Bu okullardan sahtekâr, cinsi sapık ve ahlaksız değil, millete vatana hizmet eden cumhuriyet döneminin en dürüst en namuslu ve milli manevi değerlere bağlı en ahlaklı kadroları yetişmiştir.
İMAM HATİP MEZUNU CUMHUBAŞKANI!
İmam Hatip Mezunları ve Mensupları Derneği ÖNDER’in son toplantısına gönderdiği mesajda Başkan Erdoğan bu gerçeğe şöyle parmak basmıştır:
"Milletimiz, kuruluşundan itibaren eline geçen her fırsatta bu okullara destek olmuş, imam hatipleri adeta küllerinden yeniden inşa etmiştir. Darbeciler tarafından kapısına kilit vurulmak istenen imam hatipler, bu ülkeye cumhurbaşkanı, başbakan, bakan, milletvekili, belediye başkanı, bürokrat yetiştiren seçkin eğitim kurumları haline dönüşmüştür. Bütün aşağılamalara, bütün hakaretlere, baskılara, yasaklara rağmen hamdolsun imam hatip okulları dimdik ayaktadır.
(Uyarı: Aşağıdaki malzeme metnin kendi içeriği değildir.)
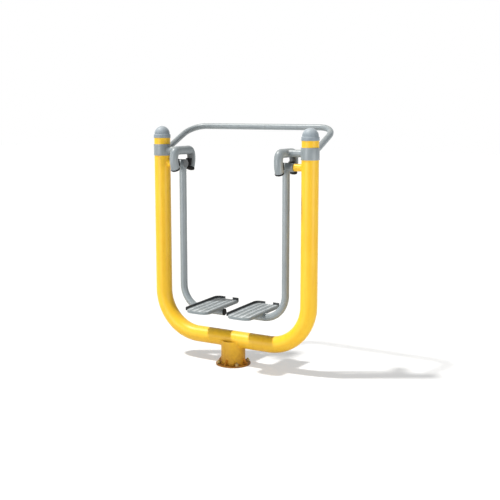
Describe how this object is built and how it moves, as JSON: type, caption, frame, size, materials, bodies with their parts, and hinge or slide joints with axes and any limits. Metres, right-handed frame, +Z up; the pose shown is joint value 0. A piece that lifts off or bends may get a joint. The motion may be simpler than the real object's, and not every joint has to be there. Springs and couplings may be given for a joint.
{
  "type": "outdoor air walker",
  "caption": "Free-standing outdoor air walker: a bent U frame on a bolted pedestal, a rear handrail, and swinging legs with foot platforms hung inside guard hoops.",
  "frame": {"origin": "centre of the underside of the base plate", "axes": "+Z up, +X from the left post to the right post, +Y from the open front towards the handrail"},
  "size_m": [1.308, 0.6222, 1.6685],
  "materials": {
    "yellow_paint": "gloss yellow powder coat",
    "grey_paint": "satin silver-grey powder coat",
    "grey_plastic": "satin moulded plastic",
    "black_rubber": "matt moulded rubber",
    "dark_plastic": "matt moulded plastic",
    "bare_steel": "machined",
    "zinc_plate": "zinc plated"
  },
  "bodies": {
    "frame": {"frame_tube": "yellow_paint", "pedestal_tube": "yellow_paint", "base_flange": "yellow_paint", "base_gusset_right": "yellow_paint", "base_gusset_back": "yellow_paint", "base_gusset_left": "yellow_paint", "base_gusset_front": "yellow_paint", "anchor_bolt_1": "zinc_plate", "anchor_bolt_2": "zinc_plate", "anchor_bolt_3": "zinc_plate", "anchor_bolt_4": "zinc_plate", "handrail": "grey_paint", "post_cap_left": "grey_plastic", "post_cap_right": "grey_plastic", "post_sleeve_left": "grey_paint", "post_sleeve_right": "grey_paint", "guard_arm_left": "grey_paint", "guard_arm_right": "grey_paint", "guard_hoop_left": "grey_paint", "guard_hoop_right": "grey_paint", "guard_plug_left_front": "black_rubber", "guard_plug_left_rear": "black_rubber", "guard_plug_right_front": "black_rubber", "guard_plug_right_rear": "black_rubber", "stop_buffer_left_front": "black_rubber", "stop_buffer_left_rear": "black_rubber", "stop_buffer_right_front": "black_rubber", "stop_buffer_right_rear": "black_rubber", "pivot_stub_left": "yellow_paint", "pivot_stub_right": "yellow_paint", "pivot_shaft_left": "bare_steel", "pivot_shaft_right": "bare_steel", "lock_nut_left": "zinc_plate", "lock_nut_right": "zinc_plate", "bearing_spacer_left": "bare_steel", "bearing_spacer_right": "bare_steel"},
    "leg_left": {"hub_sleeve_left": "grey_paint", "hub_cap_left": "dark_plastic", "bearing_inner_left": "bare_steel", "bearing_outer_left": "bare_steel", "leg_tube_left": "grey_paint", "leg_plug_left": "black_rubber", "pedal_tray_left": "grey_paint", "pedal_kerb_left": "dark_plastic", "heel_stop_left": "dark_plastic", "pedal_saddle_left": "grey_paint", "pedal_screw_left_front": "zinc_plate", "pedal_screw_left_rear": "zinc_plate"},
    "leg_right": {"hub_sleeve_right": "grey_paint", "hub_cap_right": "dark_plastic", "bearing_inner_right": "bare_steel", "bearing_outer_right": "bare_steel", "leg_tube_right": "grey_paint", "leg_plug_right": "black_rubber", "pedal_tray_right": "grey_paint", "pedal_kerb_right": "dark_plastic", "heel_stop_right": "dark_plastic", "pedal_saddle_right": "grey_paint", "pedal_screw_right_front": "zinc_plate", "pedal_screw_right_rear": "zinc_plate"}
  },
  "joints": [
    {"name": "left_leg_swing", "type": "hinge", "parent": "frame", "child": "leg_left", "pos_m": [-0.43, 0, 1.394], "axis": [1, 0, 0], "range_deg": [-37, 37]},
    {"name": "right_leg_swing", "type": "hinge", "parent": "frame", "child": "leg_right", "pos_m": [0.43, 0, 1.394], "axis": [1, 0, 0], "range_deg": [-37, 37]}
  ]
}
Türkiye'yi kendi karanlıklarına çekmeye çalışanlara inat, vatanımız için, ezanımız için, bağrından çıktığımız aziz milletimiz için çalıştık. Edebin edepsizlik içinde kaybolmasına müsaade etmediğimiz gibi ahlakın ahlaksızlık içinde boğulmasına rıza göstermedik. Vakarımızdan, onurumuzdan, bizi biz yapan kadim değerlerimizden taviz vermeden mücadelemizi bugünlere kadar getirdik. İmam hatip nesli olarak bize düşmanlık eden müptezellere cevabımızı daima başarılarımızla ahlakımızla edebimizle millete, devlete, ülkeye olan sadakatimizle verdik. Allah'ın izniyle ne bu camianın ne de bu milletin başını öne eğdirmedik, bundan sonra da asla eğdirmeyeceğiz."